Elire au suffrage universel le Président d’un tel type de système politique ne peut donc générer que des alternances de crise. A ma connaissance, il n’y en a eu de pacifiques que lorsque le sortant ne se représentait pas, et qu’il avait pris avec les uns et les autres les précautions nécessaires pour une dolce vita subséquente (Arap Moi au Kenya, Obasanjo au Nigeria). Si, une exception : Diouf au Sénégal. Mais Diouf est un gentleman (en toute francophonie) et qui dit gentleman dit aussi agreement. Et assurance d’une autre vie ailleurs.
Se demander, à propos de chaos post électoraux, si l’Afrique est capable de démocratie n’est donc pas la bonne façon de poser la question.
Peut-être faut-il d’une part, au fond, s’interroger sur la nature même des pouvoirs, leurs équilibres, leur répartition, bref leur caractère démocratique. Le mode de dévolution n’étant qu’un aspect de la dite démocratie.
Et à plus court terme, plus atteignable, pourquoi ne pas suggérer d’éviter ces compétitions à mort, façon gladiateurs antiques, que sont les élections présidentielles.

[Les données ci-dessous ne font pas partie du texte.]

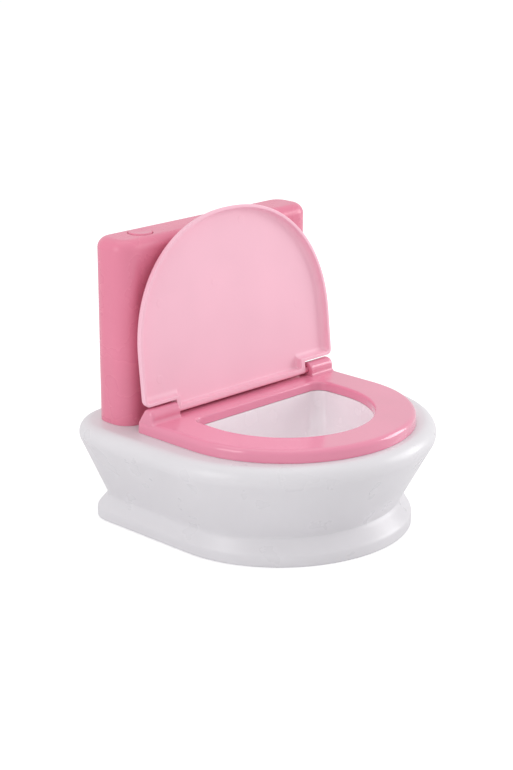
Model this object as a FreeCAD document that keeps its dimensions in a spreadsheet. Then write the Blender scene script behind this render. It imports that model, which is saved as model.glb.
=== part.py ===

Bâtir les bases des démocraties en Afrique
Je ne suis pas outrecuidant au point de vouloir conseiller quoi faire. Seuls les Africains le savent, ou le trouveront eux-mêmes. Et toutes les lignes ci-dessus doivent contenir déjà, mais tant pis, leur pesant d’outrecuidance.
Cela ne m’empêchera pas cependant d’aligner encore quelques idées, de vieilles réflexions.
Sommaires, et en vrac.
D’abord, je crois profondément que la vie démocratique, et la culture qui va avec, se construit à la base, au village, au niveau du quartier, pour la gestion des affaires locales. Sans cocorico excessif, la figure du maire, et le débat politique autour des enjeux municipaux, est essentielle pour l’ancrage de la démocratie. Là, pas ou si peu de clivages ethniques, ou religieux, les divergences d’intérêts et les contradictions vont relever du politique. Encore faut-il que ces collectivités territoriales existent, disposent de ressources et de responsabilités. C’est peut-être à ce niveau que peuvent émerger de nouveaux dirigeants, des leaders, qui viendront renouveler, bousculer des clans politiques trop souvent sempiternellement cooptés (3).
Or, dans la plupart des pays, ou jusqu’à très récemment, la tendance était à tout centraliser, à tout focaliser sur le pouvoir central, sans oxygène pour la vie locale.
Une forte et effective décentralisation peut ainsi être un puissant générateur de démocratie.
De même, le débat politique peut être vif et profond pour l’élection des députés, s’il ne se résume pas à choisir le représentant du champion de cette partie du pays à la présidentielle, mais aborde d’autres enjeux. Pas simple, longue maturation, mais le jeu en vaut la peine.
Pourquoi alors ne pas envisager que la présidence soit désignée par un vaste collège de grands électeurs ?
Dès lors, la discussion et le compromis deviennent possibles. Ce n‘est plus bloc contre bloc, et à mort. On peut trouver des accommodements. Des personnalités de consensus peuvent émerger, en cas de blocage. Bref, de quoi apaiser.
Serait-ce vraiment moins démocratique ?
On en débat ?

(1)     amis Africains, tous mes exemples sont pris sur le continent. Je m’en explique. C’est parce que je le connais et que je l’aime. On peut en trouver aussi en Amérique latine, ou en Asie (Birmanie, par exemple), mais j’ai plus de mal à en parler.
(2)     Oui je sais, le Président des Etats-Unis est élu par de grands électeurs, et non directement par le suffrage populaire, mais on fera comme si.
(3)     Je ne suis pas totalement naïf et je sais aussi bien des limites et dérives des pratiques politiques au niveau local. Cela pourrait faire l’objet d’un autre débat.

1 commentaire:

  1. bien d'accord avec vous.

    Mais il faut aller au delà de la question de l'élection présidentielle: celle des "droits" de l'opposition, de la minorité.
    Quand une communauté "nationale" n'est pas vraiment constituée, que telle ou telle faction ne veut pas partager avec telle ou telle minorité, il n'y a pas de démocratie possible.
    Or nous avons laissé en Afrique francophone des frontières artificielles, ou le sentiment national est superficiel. Déjà en France, il est problématique (on se garde de poser la question de qui veut vraiment payer pour les Corses, ou les Antillais ou ...).
    Il me semble qu'il faut assurer, comme nous avons tenté de la faire au Liban, une représentativité au sein du pouvoir des différentes factions (au Liban, les chrétiens, les musulmans sunnites, les druzes .. mais nous avons oublié les chiites et cela pose un grave problème). Et c'est seulement au sein de ces factions que peut (éventuellement) se réaliser une certaine démocratie.